Task goal
Each line below is to be written out in full, exactly as shown.
[start Provided material]
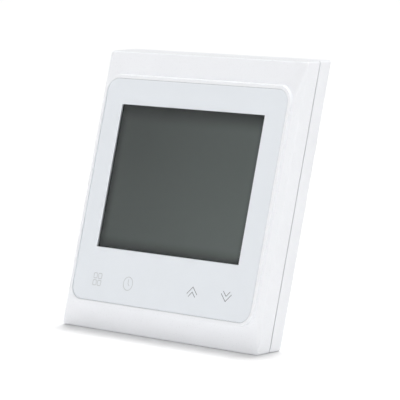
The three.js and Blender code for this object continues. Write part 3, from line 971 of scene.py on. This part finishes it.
def rear_cover():
    """The dished cover behind the control board, with screw posts, vents and latch ridges."""
    half, wall, radius = 42.4, 1.2, 1.4
    rim_front, rear = -5.9, area("rear_cover").rear
    floor = rear - 1.1
    outer = square(half)
    inner = outer.grown(-wall)
    rows = [
        (inner, -0.3, 0.6, floor),
        (inner, 0, 0.8, floor - 0.3),
        (inner, 0, 0.8, rim_front + 0.1),
        (inner, 0.1, 0.9, rim_front),
        (outer, -0.1, radius - 0.1, rim_front),
        (outer, 0, radius, rim_front + 0.1),
    ]
    rows += [(outer, by, radius + by, y) for by, y in arc((-0.5, rear - 0.5), 0.5, 0, 90, 5)]
    body = from_bmesh("rear_cover_shell", skin(outlines(rows, 8)))
    cutters = [plate("window", around(0, HEADER_Z, 6, 3.5), -9, 0, 0.5)]
    bore = [(1.25, -9), (1.25, floor), (2.2, floor), (2.2, rear - 0.3), (2.5, rear), (2.5, rear + 1)]
    for spot in COVER_SCREWS:
        boolean(body, rod("post", 2.6, BOARD.rear + 0.1, floor + 0.3, spot), "UNION")
        cutters.append(turned("bore", bore, spot))
    cutters += vents(-5, -3.5, -half - 1, -half + 3)
    cutters.append(plate("label_bed", around(0, 20, 24, 9), rear - 0.2, rear + 1, 1))
    for spot in ((-30, -25), (30, -25), (-30, 5), (30, 5), (0, 36), (0, -30)):
        cutters.append(rod("ejector_mark", 2, rear - 0.12, rear + 1, spot, 28))
    cut(body, *cutters)
    fit(weighted(smooth(body)), FRONT, "white_inner", "rear_cover")
    ridges = []
    for x in (-half - 0.1, half + 0.1):
        ridges += [block("ridge", around(x, z, 0.24, 4), -4.2, -3, 0.2, 3) for z in LATCH_Z]
    fit(joined("latch_ridges", ridges), FRONT, "white_inner")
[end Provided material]
Task answer
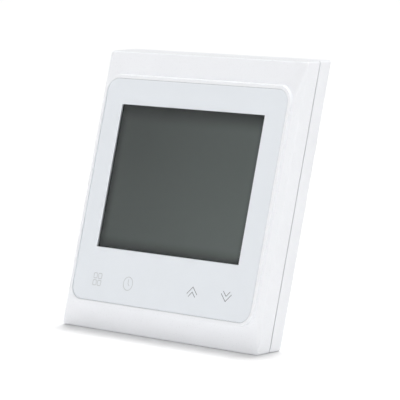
The three.js and Blender code for this object continues. Write part 3, from line 971 of scene.py on. This part finishes it.
def rear_cover():
    """The dished cover behind the control board, with screw posts, vents and latch ridges."""
    half, wall, radius = 42.4, 1.2, 1.4
    rim_front, rear = -5.9, area("rear_cover").rear
    floor = rear - 1.1
    outer = square(half)
    inner = outer.grown(-wall)
    rows = [
        (inner, -0.3, 0.6, floor),
        (inner, 0, 0.8, floor - 0.3),
        (inner, 0, 0.8, rim_front + 0.1),
        (inner, 0.1, 0.9, rim_front),
        (outer, -0.1, radius - 0.1, rim_front),
        (outer, 0, radius, rim_front + 0.1),
    ]
    rows += [(outer, by, radius + by, y) for by, y in arc((-0.5, rear - 0.5), 0.5, 0, 90, 5)]
    body = from_bmesh("rear_cover_shell", skin(outlines(rows, 8)))
    cutters = [plate("window", around(0, HEADER_Z, 6, 3.5), -9, 0, 0.5)]
    bore = [(1.25, -9), (1.25, floor), (2.2, floor), (2.2, rear - 0.3), (2.5, rear), (2.5, rear + 1)]
    for spot in COVER_SCREWS:
        boolean(body, rod("post", 2.6, BOARD.rear + 0.1, floor + 0.3, spot), "UNION")
        cutters.append(turned("bore", bore, spot))
    cutters += vents(-5, -3.5, -half - 1, -half + 3)
    cutters.append(plate("label_bed", around(0, 20, 24, 9), rear - 0.2, rear + 1, 1))
    for spot in ((-30, -25), (30, -25), (-30, 5), (30, 5), (0, 36), (0, -30)):
        cutters.append(rod("ejector_mark", 2, rear - 0.12, rear + 1, spot, 28))
    cut(body, *cutters)
    fit(weighted(smooth(body)), FRONT, "white_inner", "rear_cover")
    ridges = []
    for x in (-half - 0.1, half + 0.1):
        ridges += [block("ridge", around(x, z, 0.24, 4), -4.2, -3, 0.2, 3) for z in LATCH_Z]
    fit(joined("latch_ridges", ridges), FRONT, "white_inner")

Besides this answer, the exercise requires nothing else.